** Start of DATA **

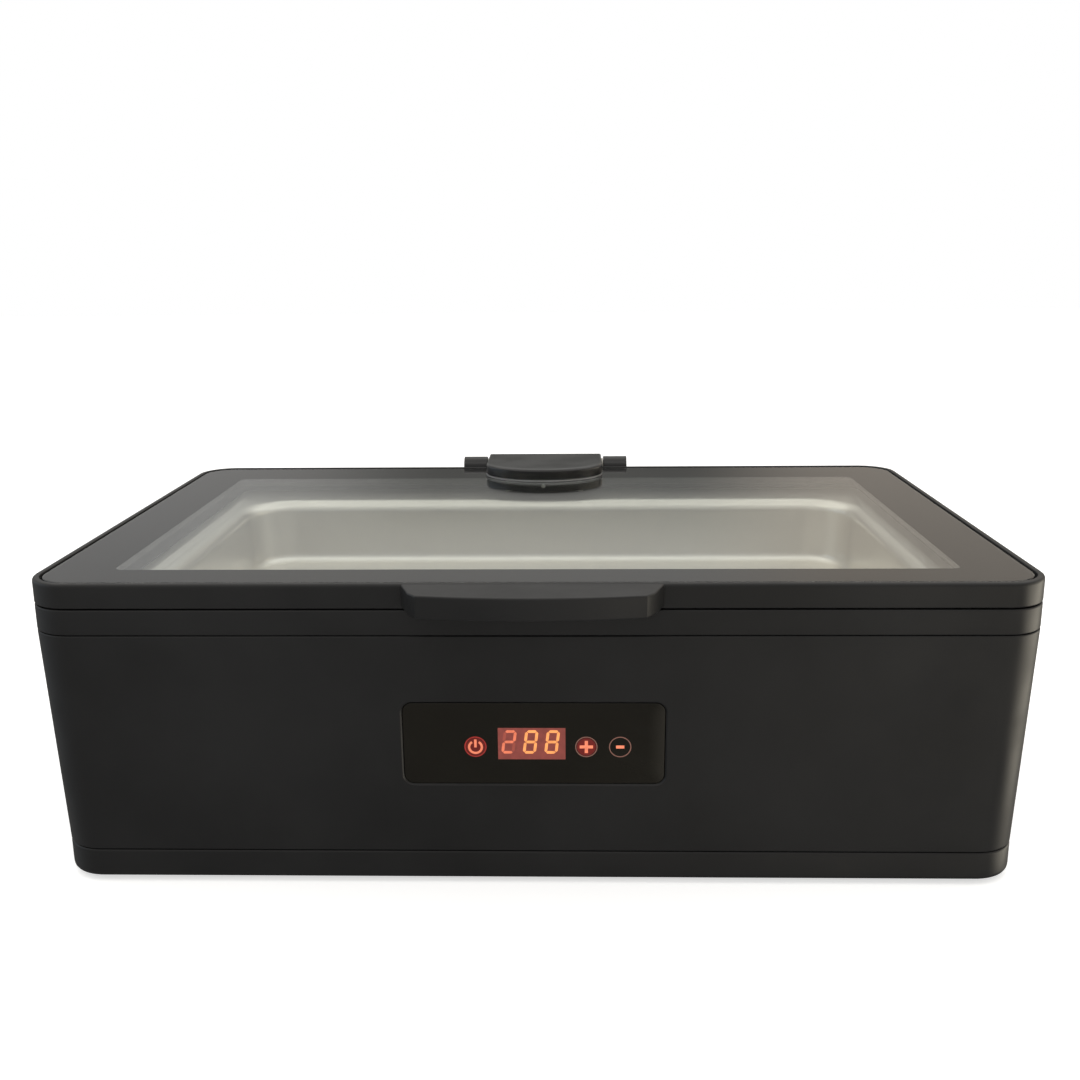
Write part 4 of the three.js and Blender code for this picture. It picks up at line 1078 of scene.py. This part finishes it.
def world():
    """White paper to the camera. What the gloss reflects is a dimmer room: dusky low down
    behind the heater, brightest high on the walls and dim straight overhead, with a cool
    window on the left and a warm one on the right."""
    space = bpy.data.worlds.new("room")
    bpy.context.scene.world = space
    space.use_nodes = True
    tree = space.node_tree
    nodes, links = tree.nodes, tree.links
    room = nodes["Background"]
    coords = nodes.new("ShaderNodeTexCoord")
    split = nodes.new("ShaderNodeSeparateXYZ")
    links.new(coords.outputs["Generated"], split.inputs["Vector"])
    x, y, z = (split.outputs[axis] for axis in "XYZ")
    ramp = nodes.new("ShaderNodeValToRGB")
    links.new(graded_linear(tree, z), ramp.inputs["Fac"])
    stops = ramp.color_ramp.elements
    stops.remove(stops[1])
    for i, (height, value) in enumerate(ROOM_LEVELS):
        stop = stops[0] if i == 0 else stops.new((height + 1) / 2)  # each one above the last
        stop.color = (value, value * 0.985, value * 0.95, 1)
    colour = ramp.outputs["Color"]
    # dusk straight behind the heater, just above the horizon
    behind = product(tree, graded(tree, y, 0, 1, 0.7, 0.95), graded(tree, z, 1, 0, 0.17, 0.26),
                     graded(tree, z, 0, 1, -0.02, 0.03))
    centre = product(tree, behind, graded(tree, x, 0, 1, -0.26, -0.1),
                     graded(tree, x, 1, 0, 0.1, 0.26))
    colour = blend(tree, centre, colour, DUSK)
    # walls on either side of it
    band = product(tree, graded(tree, z, 0, 1, 0.08, 0.16), graded(tree, z, 1, 0, 0.4, 0.5))
    near_left = product(tree, band, graded(tree, x, 0.5, 0, -0.36, -0.22))
    near_right = product(tree, band, graded(tree, x, 0, 0.6, 0.08, 0.24))
    colour = blend(tree, near_left, colour, COOL_SIDE)
    colour = blend(tree, near_right, colour, WARM_SIDE)
    # warm light low in front, to the right
    front = product(tree, graded(tree, x, 0, 0.8, 0.05, 0.35), graded(tree, y, 1, 0, -0.9, -0.5),
                    graded(tree, z, 1, 0, 0, 0.1))
    colour = blend(tree, front, colour, WARM_FRONT)
    # the two windows, square to the sides
    high = graded(tree, z, 1, 0, 0.45, 0.6)
    left = product(tree, high, graded(tree, x, 1, 0, -0.92, -0.78),
                   graded(tree, z, 0.05, 0.3, -0.1, 0.1))
    right = product(tree, high, graded(tree, x, 0, 1, 0.78, 0.92),
                    graded(tree, z, 1, 0.2, -0.1, 0.1), graded(tree, z, 0, 1, -0.6, -0.45))
    colour = blend(tree, left, colour, COOL_WINDOW)
    colour = blend(tree, right, colour, WARM_WINDOW)
    links.new(colour, room.inputs["Color"])
    paper = nodes.new("ShaderNodeBackground")
    paper.inputs["Color"].default_value = (1, 1, 1, 1)
    path = nodes.new("ShaderNodeLightPath")
    mix = nodes.new("ShaderNodeMixShader")
    links.new(path.outputs["Is Camera Ray"], mix.inputs["Fac"])
    links.new(room.outputs["Background"], mix.inputs[1])
    links.new(paper.outputs["Background"], mix.inputs[2])
    links.new(mix.outputs["Shader"], nodes["World Output"].inputs["Surface"])


def softbox(name, place, aim, size, power, colour=(1, 1, 1)):
    data = bpy.data.lights.new(name, "AREA")
    data.shape = "RECTANGLE"
    data.size, data.size_y = size
    data.energy = power
    data.color = colour
    lamp = bpy.data.objects.new(name, data)
    lamp.location = place
    lamp.rotation_euler = (Vector(aim) - Vector(place)).to_track_quat("-Z", "Y").to_euler()
    bpy.context.scene.collection.objects.link(lamp)
    return lamp


def camera():
    """Stands in front of the heater, a little to its right and above it, tilted down."""
    data = bpy.data.cameras.new("camera")
    data.lens = 39
    data.sensor_width = 36
    pitch, yaw, roll = radians(13.951), radians(1.523), radians(-0.511)
    ahead = Vector((-sin(yaw) * cos(pitch), cos(yaw) * cos(pitch), -sin(pitch)))
    right = Vector((cos(yaw), sin(yaw), 0))
    up = right.cross(ahead)
    tilted_right = cos(roll) * right + sin(roll) * up
    tilted_up = -sin(roll) * right + cos(roll) * up
    turn = Matrix((tilted_right, tilted_up, -ahead)).transposed()
    eye = bpy.data.objects.new("camera", data)
    aside, away, above = 20.5 * MM, 776.8 * MM, 173.8 * MM
    stand = Vector((aside, MID_Y - away, LID_TOP + above))
    eye.matrix_world = Matrix.Translation(stand) @ turn.to_4x4()
    bpy.context.scene.collection.objects.link(eye)
    bpy.context.scene.camera = eye


stage()
world()
softbox("overhead", place=(0, 0.1, 1.7), aim=(0, 0, 0), size=(3.0, 2.4), power=22.6,
        colour=(1, 0.98, 0.94))
camera()
bpy.context.scene.view_settings.view_transform = "Standard"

** End of DATA **

# EXERCISE GOAL:
Write the data back out verbatim.

# RIGHT ANSWER:
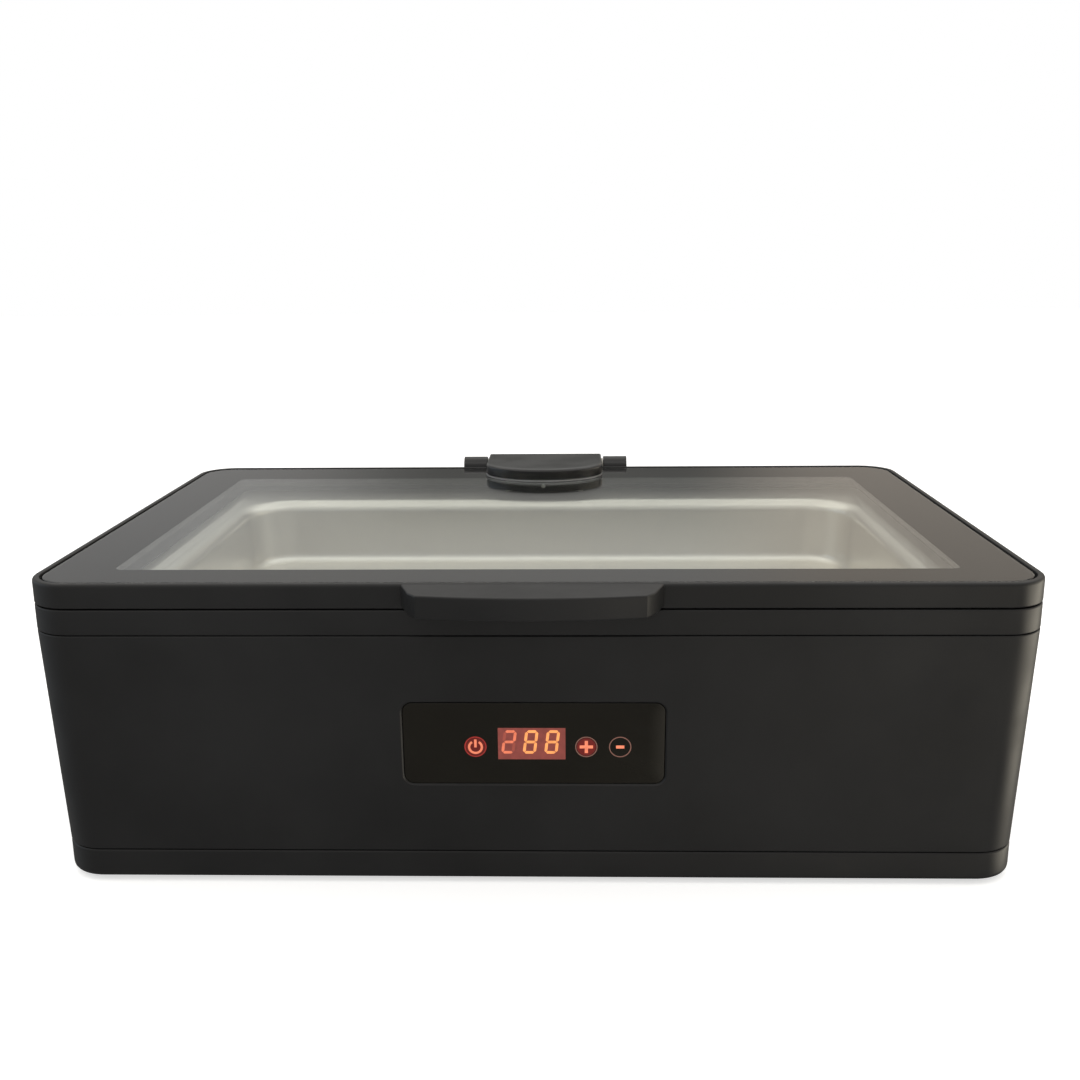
Write part 4 of the three.js and Blender code for this picture. It picks up at line 1078 of scene.py. This part finishes it.
def world():
    """White paper to the camera. What the gloss reflects is a dimmer room: dusky low down
    behind the heater, brightest high on the walls and dim straight overhead, with a cool
    window on the left and a warm one on the right."""
    space = bpy.data.worlds.new("room")
    bpy.context.scene.world = space
    space.use_nodes = True
    tree = space.node_tree
    nodes, links = tree.nodes, tree.links
    room = nodes["Background"]
    coords = nodes.new("ShaderNodeTexCoord")
    split = nodes.new("ShaderNodeSeparateXYZ")
    links.new(coords.outputs["Generated"], split.inputs["Vector"])
    x, y, z = (split.outputs[axis] for axis in "XYZ")
    ramp = nodes.new("ShaderNodeValToRGB")
    links.new(graded_linear(tree, z), ramp.inputs["Fac"])
    stops = ramp.color_ramp.elements
    stops.remove(stops[1])
    for i, (height, value) in enumerate(ROOM_LEVELS):
        stop = stops[0] if i == 0 else stops.new((height + 1) / 2)  # each one above the last
        stop.color = (value, value * 0.985, value * 0.95, 1)
    colour = ramp.outputs["Color"]
    # dusk straight behind the heater, just above the horizon
    behind = product(tree, graded(tree, y, 0, 1, 0.7, 0.95), graded(tree, z, 1, 0, 0.17, 0.26),
                     graded(tree, z, 0, 1, -0.02, 0.03))
    centre = product(tree, behind, graded(tree, x, 0, 1, -0.26, -0.1),
                     graded(tree, x, 1, 0, 0.1, 0.26))
    colour = blend(tree, centre, colour, DUSK)
    # walls on either side of it
    band = product(tree, graded(tree, z, 0, 1, 0.08, 0.16), graded(tree, z, 1, 0, 0.4, 0.5))
    near_left = product(tree, band, graded(tree, x, 0.5, 0, -0.36, -0.22))
    near_right = product(tree, band, graded(tree, x, 0, 0.6, 0.08, 0.24))
    colour = blend(tree, near_left, colour, COOL_SIDE)
    colour = blend(tree, near_right, colour, WARM_SIDE)
    # warm light low in front, to the right
    front = product(tree, graded(tree, x, 0, 0.8, 0.05, 0.35), graded(tree, y, 1, 0, -0.9, -0.5),
                    graded(tree, z, 1, 0, 0, 0.1))
    colour = blend(tree, front, colour, WARM_FRONT)
    # the two windows, square to the sides
    high = graded(tree, z, 1, 0, 0.45, 0.6)
    left = product(tree, high, graded(tree, x, 1, 0, -0.92, -0.78),
                   graded(tree, z, 0.05, 0.3, -0.1, 0.1))
    right = product(tree, high, graded(tree, x, 0, 1, 0.78, 0.92),
                    graded(tree, z, 1, 0.2, -0.1, 0.1), graded(tree, z, 0, 1, -0.6, -0.45))
    colour = blend(tree, left, colour, COOL_WINDOW)
    colour = blend(tree, right, colour, WARM_WINDOW)
    links.new(colour, room.inputs["Color"])
    paper = nodes.new("ShaderNodeBackground")
    paper.inputs["Color"].default_value = (1, 1, 1, 1)
    path = nodes.new("ShaderNodeLightPath")
    mix = nodes.new("ShaderNodeMixShader")
    links.new(path.outputs["Is Camera Ray"], mix.inputs["Fac"])
    links.new(room.outputs["Background"], mix.inputs[1])
    links.new(paper.outputs["Background"], mix.inputs[2])
    links.new(mix.outputs["Shader"], nodes["World Output"].inputs["Surface"])


def softbox(name, place, aim, size, power, colour=(1, 1, 1)):
    data = bpy.data.lights.new(name, "AREA")
    data.shape = "RECTANGLE"
    data.size, data.size_y = size
    data.energy = power
    data.color = colour
    lamp = bpy.data.objects.new(name, data)
    lamp.location = place
    lamp.rotation_euler = (Vector(aim) - Vector(place)).to_track_quat("-Z", "Y").to_euler()
    bpy.context.scene.collection.objects.link(lamp)
    return lamp


def camera():
    """Stands in front of the heater, a little to its right and above it, tilted down."""
    data = bpy.data.cameras.new("camera")
    data.lens = 39
    data.sensor_width = 36
    pitch, yaw, roll = radians(13.951), radians(1.523), radians(-0.511)
    ahead = Vector((-sin(yaw) * cos(pitch), cos(yaw) * cos(pitch), -sin(pitch)))
    right = Vector((cos(yaw), sin(yaw), 0))
    up = right.cross(ahead)
    tilted_right = cos(roll) * right + sin(roll) * up
    tilted_up = -sin(roll) * right + cos(roll) * up
    turn = Matrix((tilted_right, tilted_up, -ahead)).transposed()
    eye = bpy.data.objects.new("camera", data)
    aside, away, above = 20.5 * MM, 776.8 * MM, 173.8 * MM
    stand = Vector((aside, MID_Y - away, LID_TOP + above))
    eye.matrix_world = Matrix.Translation(stand) @ turn.to_4x4()
    bpy.context.scene.collection.objects.link(eye)
    bpy.context.scene.camera = eye


stage()
world()
softbox("overhead", place=(0, 0.1, 1.7), aim=(0, 0, 0), size=(3.0, 2.4), power=22.6,
        colour=(1, 0.98, 0.94))
camera()
bpy.context.scene.view_settings.view_transform = "Standard"